L'incompétence négative pourrait donc être sanctionnée si le législateur avait renvoyé au pouvoir réglementaire la définition et l'organisation du travail des personnes détenues. Le requérant espère évidemment beaucoup du précédent que constitue la décision QPC du 25 avril 2014, par laquelle le Conseil avait admis l'incompétence négative, le législateur ayant renvoyé au pouvoir réglementaire l'organisation et le régime intérieur des établissements pénitentiaires.

La situation est cependant très différente, et la décision du 25 septembre 2015 refuse de sanctionner une incompétence négative. Reprenant sa jurisprudence de 2013, il fait observer que chacun des droits invoqués par le requérant s'exerce dans le cadre des lois qui le réglementent. Or, le cadre juridique du travail en prison est définit par la loi. Celle-ci ne renvoie pas au pouvoir réglementaire le soin de définir son organisation, mais se borne à confier à l'administration pénitentiaire le soin de prendre des décisions individuelles l'autorisant ou l'interdisant à tel ou tel détenu. Le législateur prend d'ailleurs soin d'affirmer que ces actes doivent définir avec précision les conditions de travail et la rémunération de l'intéressé.

L'appel au législateur


Le rejet de la requête ne faisait guère de doute. Si le régime juridique du travail en prison n'est pas inconstitutionnel, on ne doit pas nécessairement en déduire qu'il est satisfaisant. Certes, on ne doit sans doute pas rêver à une stricte égalité entre les détenus et les salariés de droit commun, ne serait-ce que parce que la détention impose des conditions de sécurité plus grandes. Le travail en prison ne doit cependant s'analyser comme l'exploitation, par certaines entreprises, d'une main d'oeuvre bon marché et qui n'a pas le droit de se plaindre.

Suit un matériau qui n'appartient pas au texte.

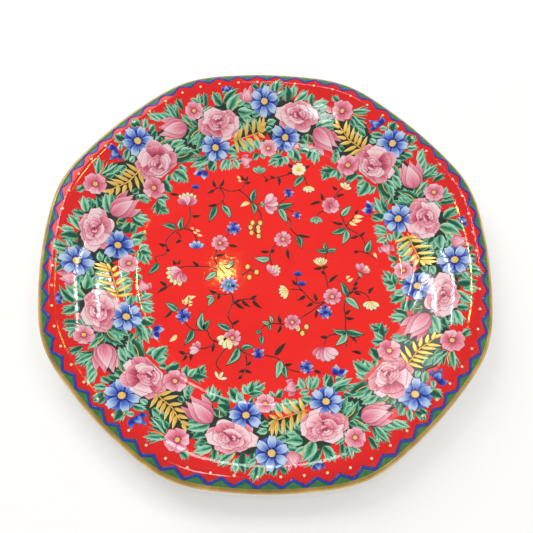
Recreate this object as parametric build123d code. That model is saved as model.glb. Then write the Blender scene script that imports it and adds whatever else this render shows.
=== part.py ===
from build123d import *
import math
import os

# A decorative porcelain plate: a flat well, a soft cavetto, a conical brim and
# a crest near the edge, from which the rim rolls over and turns down into a
# short outer wall. Seen from above, the outline is a soft eight-cornered round.
# The body is one pressed and fired piece on a low foot ring. The red ground, the
# printed strips, the printed field and the gilding are fired-on layers, each
# modelled as a thin inlaid solid. Every surface is ruled between level curves.
# Millimetres, +Z up, origin on the axis in the plane of the foot's tread.

# ---- driving dimensions -------------------------------------------------
R_LIP = 108.0          # mean radius of the outer wall
LOBES = 8              # soft corners round the outline
LOBE_AMP = 0.0125      # radial swell of a corner at the lip, as a share of radius
LOBE_SHARP = 0.15      # share of the second harmonic, which tightens the corners
CORNER_DEG = 22.5      # direction of the first corner from +X
LOBE_START = 70.2      # radius where the outline begins to leave the circle
FILM = 0.2             # thickness of each fired-on layer
FOOT_RO, FOOT_RI = 61.2, 58.0   # foot ring at its root
FOOT_TO, FOOT_TI = 60.6, 58.7   # foot ring at its tread
FOOT_EDGE = 0.5        # rounding of the tread
WREATH_RI = 56.0       # inner radius of the wreath's strips
N_PTS = 32             # points round each level curve

# Level curves of the upper surface, from the well out over the crest and the
# rolled edge to the outer wall: mean radius, height.
TOP = [
    (59.40, 6.30), (62.10, 6.41), (64.80, 6.71), (67.50, 7.25), (70.20, 8.03), (72.90, 8.97),
    (75.60, 10.01), (79.20, 11.45), (82.80, 12.87), (86.40, 14.25), (90.00, 15.54), (93.60, 16.74),
    (96.30, 17.53), (98.55, 18.06), (100.80, 18.38), (102.78, 18.18), (104.58, 17.64), (106.02, 16.88),
    (106.92, 16.17), (107.55, 15.39), (107.89, 14.58), (108.00, 13.68),
]
# Level curves of the outer wall and the underside, on to the flat base.
UNDER = [
    (108.00, 12.33), (107.86, 11.25), (107.41, 10.40), (106.65, 9.95), (105.84, 10.08), (105.26, 10.71),
    (104.81, 11.70), (104.17, 12.74), (103.05, 13.68), (101.34, 14.36), (99.00, 14.45), (96.30, 13.88),
    (93.60, 13.10), (90.00, 11.88), (86.40, 10.58), (82.80, 9.18), (79.20, 7.76), (75.60, 6.34),
    (72.45, 5.09), (69.75, 4.07), (67.50, 3.38), (64.80, 2.88), (62.10, 2.72),
]
WELL_R, WELL_Z = TOP[0]
BASE_R, BASE_Z = UNDER[-1]
CREST = 14             # the bordered strip starts at this level of TOP
GILT_IN = 17           # the gilt band starts at this level
GILT_OUT = 20          # and ends on the outer wall at this one


def swell(r):
    """Share of the lip's lobe that a level curve of mean radius r carries."""
    t = min(1.0, max(0.0, (r - LOBE_START) / (R_LIP - LOBE_START)))
    return LOBE_AMP * t * t * (3 - 2 * t)


def lobe(a):
    p = LOBES * (a - math.radians(CORNER_DEG))
    return math.cos(p) + LOBE_SHARP * math.cos(2 * p)


def curve(level):
    """Level curve of mean radius r at height z."""
    r, z = level
    pts = []
    for k in range(N_PTS):
        a = 2 * math.pi * k / N_PTS
        q = r * (1 + swell(r) * lobe(a))
        pts.append(Vector(q * math.cos(a), q * math.sin(a), z))
    params = [k / N_PTS for k in range(N_PTS + 1)]
    return Wire([Edge.make_spline(pts, periodic=True, parameters=params)])


def capped(levels):
    """Solid through the levels, closed by a flat disc at each end."""
    return Solid.make_loft([curve(lv) for lv in levels], ruled=True)


def ring(levels):
    """Ring-shaped solid whose cross-section is the closed polygon of levels."""
    faces = []
    for lv0, lv1 in zip(levels, levels[1:] + levels[:1]):
        faces += Shell.make_loft([curve(lv0), curve(lv1)], ruled=True).faces()
    return Solid(Shell(faces))


def down(levels, d):
    return [(r, z - d) for r, z in levels]


def between(i, j, d0, d1, r_in=None):
    """Ring of a layer from level i to level j, from depth d0 to depth d1."""
    lv = list(TOP[i:j + 1])
    if r_in is not None:
        lv = [(r_in, WELL_Z)] + lv
    return ring(down(lv, d0) + list(reversed(down(lv, d1))))


# ---- fired-on layers ----------------------------------------------------------
field_transfer = capped([(WREATH_RI, WELL_Z - FILM), (WREATH_RI, WELL_Z)])
wreath_ring = between(0, CREST, 0.0, FILM, r_in=WREATH_RI)
border_ring = between(CREST, GILT_IN, 0.0, FILM)
red_ground = capped(
    [(WELL_R, WELL_Z - 2 * FILM)] + down(TOP[1:GILT_IN + 1], 2 * FILM)
    + list(reversed(down(TOP[1:GILT_IN + 1], FILM))) + [(WELL_R, WELL_Z - FILM)]
)
gilt_top = TOP[GILT_IN:GILT_OUT + 1]
gilt_in = down(gilt_top[:-1], FILM) + [(gilt_top[-1][0] - FILM, gilt_top[-1][1])]
rim_gilding = ring(gilt_top + list(reversed(gilt_in)))

# ---- porcelain body --------------------------------------------------------
porcelain_body = capped(
    list(reversed(UNDER)) + list(reversed(TOP[GILT_OUT:])) + list(reversed(gilt_in))
    + list(reversed(down(TOP[:GILT_IN + 1], 2 * FILM)))
)


def quarter(shape, k):
    """The part of a ring in the k-th quarter round the axis."""
    a = math.radians(45 + 90 * k)
    far = 200
    wedge = Solid.extrude(
        Face(Wire.make_polygon([
            Vector(0, 0, 0),
            Vector(far * math.cos(a - math.pi / 4), far * math.sin(a - math.pi / 4), 0),
            Vector(far * math.sqrt(2) * math.cos(a), far * math.sqrt(2) * math.sin(a), 0),
            Vector(far * math.cos(a + math.pi / 4), far * math.sin(a + math.pi / 4), 0),
        ], close=True)), Vector(0, 0, 30))
    return (shape & wedge).solids()[0]


borders = [quarter(border_ring, k) for k in range(4)]
wreaths = [quarter(wreath_ring, k) for k in range(4)]

# ---- foot ring --------------------------------------------------------------
with BuildPart() as foot:
    with BuildSketch(Plane.XZ):
        with BuildLine():
            Polyline(
                (FOOT_RI, BASE_Z), (FOOT_RO, BASE_Z), (FOOT_TO, FOOT_EDGE),
                (FOOT_TO - FOOT_EDGE, 0), (FOOT_TI + FOOT_EDGE, 0), (FOOT_TI, FOOT_EDGE),
                close=True,
            )
        make_face()
    revolve(axis=Axis.Z)

nodes = {
    "porcelain_body": porcelain_body,
    "foot_ring": foot.part,
    "red_ground": red_ground,
    "rim_gilding": rim_gilding,
    **{f"border_transfer_{k + 1}": borders[k] for k in range(4)},
    **{f"wreath_transfer_{k + 1}": wreaths[k] for k in range(4)},
    "field_transfer": field_transfer,
}

os.makedirs("parts", exist_ok=True)
for name, shape in nodes.items():
    export_step(shape, f"parts/{name}.step")
    b = shape.bounding_box()
    print(name, len(shape.solids()), shape.is_valid, round(shape.volume, 2), [round(v, 2) for v in (*b.min, *b.max)])
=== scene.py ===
import bpy
import math
import random
import numpy as np
from mathutils import Matrix, Vector


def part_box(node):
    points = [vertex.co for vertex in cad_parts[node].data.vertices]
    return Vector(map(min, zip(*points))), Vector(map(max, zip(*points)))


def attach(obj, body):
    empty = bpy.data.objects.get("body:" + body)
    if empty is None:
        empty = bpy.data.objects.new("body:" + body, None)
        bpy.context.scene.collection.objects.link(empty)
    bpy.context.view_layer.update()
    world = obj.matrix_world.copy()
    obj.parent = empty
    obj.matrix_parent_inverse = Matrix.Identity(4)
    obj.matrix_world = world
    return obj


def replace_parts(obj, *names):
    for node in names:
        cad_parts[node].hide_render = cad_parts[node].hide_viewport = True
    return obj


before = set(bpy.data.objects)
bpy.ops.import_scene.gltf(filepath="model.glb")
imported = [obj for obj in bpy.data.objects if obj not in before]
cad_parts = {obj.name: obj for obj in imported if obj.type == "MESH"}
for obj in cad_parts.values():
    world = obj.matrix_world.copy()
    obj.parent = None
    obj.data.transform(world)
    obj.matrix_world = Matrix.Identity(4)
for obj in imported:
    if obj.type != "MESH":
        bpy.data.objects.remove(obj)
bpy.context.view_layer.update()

# ------------------------------------------------------------------ plate form
# All plate lengths are millimetres; they are turned into metres when a mesh is made.
R_LIP, AMP, SHARP, CORNER, LOBE_START = 108.0, 0.0125, 0.15, math.radians(22.5), 70.2
TOP = [(59.4, 6.3), (62.1, 6.41), (64.8, 6.71), (67.5, 7.25), (70.2, 8.03), (72.9, 8.97), (75.6, 10.01),
       (79.2, 11.45), (82.8, 12.87), (86.4, 14.25), (90.0, 15.54), (93.6, 16.74), (96.3, 17.53), (98.55, 18.06),
       (100.8, 18.38), (102.78, 18.18), (104.58, 17.64), (106.02, 16.87), (106.92, 16.17), (107.55, 15.39),
       (107.89, 14.58), (108.0, 13.68)]
UNDER = [(108.0, 12.33), (107.86, 11.25), (107.41, 10.4), (106.65, 9.95), (105.84, 10.08), (105.26, 10.71),
         (104.8, 11.7), (104.17, 12.73), (103.05, 13.68), (101.34, 14.36), (99.0, 14.45), (96.3, 13.88),
         (93.6, 13.09), (90.0, 11.88), (86.4, 10.57), (82.8, 9.18), (79.2, 7.76), (75.6, 6.34), (72.45, 5.08),
         (69.75, 4.07), (67.5, 3.38), (64.8, 2.88), (62.1, 2.72)]
DROP = 0.19            # the coloured ground lies this far under the CAD's face, so the print has room


def spline(pts, n):
    """Natural cubic through pts by chord length, sampled at n points."""
    p = np.array(pts, float)
    t = np.concatenate([[0], np.cumsum(np.hypot(*np.diff(p, axis=0).T))])
    m = len(p)
    A = np.zeros((m, m))
    B = np.zeros((m, 2))
    A[0, 0] = A[-1, -1] = 1
    h = np.diff(t)
    for i in range(1, m - 1):
        A[i, i - 1], A[i, i], A[i, i + 1] = h[i - 1], 2 * (h[i - 1] + h[i]), h[i]
        B[i] = 6 * ((p[i + 1] - p[i]) / h[i] - (p[i] - p[i - 1]) / h[i - 1])
    M = np.linalg.solve(A, B)
    s = np.linspace(0, t[-1], n)
    i = np.clip(np.searchsorted(t, s) - 1, 0, m - 2)
    a, b, hh = (t[i + 1] - s)[:, None], (s - t[i])[:, None], h[i][:, None]
    return (M[i] * a ** 3 + M[i + 1] * b ** 3) / (6 * hh) + (p[i] / hh - M[i] * hh / 6) * a + (p[i + 1] / hh - M[i + 1] * hh / 6) * b


DENSE = spline([(50.0, 6.3), (56.0, 6.3)] + TOP, 1600)
_r = np.concatenate([[0.0], DENSE[:, 0]])
_z = np.concatenate([[6.3], DENSE[:, 1]])


def swell(r):
    t = np.clip((r - LOBE_START) / (R_LIP - LOBE_START), 0, 1)
    return AMP * t * t * (3 - 2 * t)


def lobe(a):
    p = 8 * (a - CORNER)
    return np.cos(p) + SHARP * np.cos(2 * p)


def mean_radius(r, a):
    rho = np.array(r, float)
    for _ in range(5):
        rho = r / (1 + swell(rho) * lobe(a))
    return rho


def height(x, y):
    r = np.hypot(x, y)
    a = np.arctan2(y, x)
    return np.interp(mean_radius(r, a), _r, _z)


def drape(xy, h):
    """Points on the coloured ground, lifted by h millimetres."""
    xy = np.asarray(xy, float)
    z = height(xy[..., 0], xy[..., 1]) - DROP
    return np.stack([xy[..., 0], xy[..., 1], z + h], -1)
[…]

Le Conseil constitutionnel affirme d'ailleurs clairement que le système n'est pas satisfaisant. Il énonce ainsi qu'il "est loisible au législateur de modifier les dispositions relatives au travail des personnes incarcérées afin de renforcer la protection de leurs droits". Sur ce point, la décision se présente comme un appel au législateur qui devrait sans doute engager une réflexion sur cette question.